Michigan's west side saw similar excitement over another new film studio project announced in early February. But information has surfaced that raises serious questions about the state's use of tax subsidies for this project.
In her final State of the State address, Michigan Gov. Jennifer Granholm announced, "And in Grand Rapids, it's Hangar42 film studios!"
The governor referred to a site in the Grand Rapids suburb of Walker. The property is a former Lear plant, bought by Jack Buchanan and his father in 2006. Just days after the governor's speech this year, Buchanan told the Mackinac Center that investors plan to spend at least $40 million to turn the property into a film studio.
"This room you're standing in is 265,000 square feet, and then it has adjacent rooms on the other side," Buchanan said. "We're finishing work on the other side of that wall, and there's 35,000 square feet on the other side of this wall."
Buchanan also said tax incentives moved the Hangar42 deal forward: "The whole building is about 750,000 square feet. So really to take that building and put it back into productive use took a lot of tax incentives to make it viable."
Buchanan is referring in part to the investment group's application for a 25 percent tax credit from the state through the Michigan film incentive program.

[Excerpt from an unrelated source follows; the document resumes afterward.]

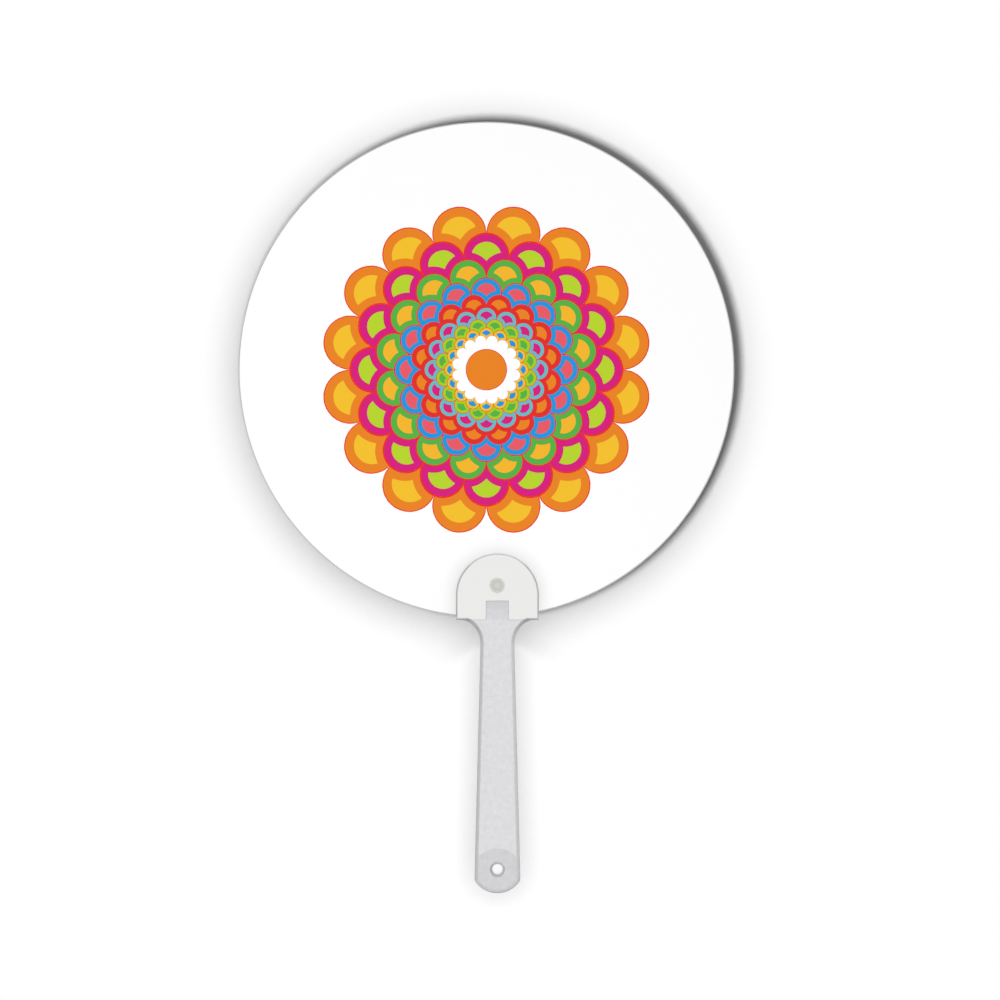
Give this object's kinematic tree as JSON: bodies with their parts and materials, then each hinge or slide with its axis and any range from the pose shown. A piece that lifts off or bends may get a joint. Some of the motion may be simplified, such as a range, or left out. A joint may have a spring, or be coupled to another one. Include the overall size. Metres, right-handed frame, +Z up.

With a price tag of at least $40 million, the end result could mean tax credits of $10 million or more, which can be sold for cash.
What's curious however, is the property was listed the day before the governor's State of the State address for less than $10 million. Right now, the Hangar42 property is still listed for sale on the company's website for nowhere near $40 million, raising the prospect that the refund could be worth more than the actual property itself.
Then there's the state tax subsidy. Officials with the Michigan Film Office confirmed an application was submitted for Hangar42, but the state had yet to sign off on the deal.
Neither the film office nor its "parent" agency, the Michigan Economic Development Corp., offered any explanation for the hold-up.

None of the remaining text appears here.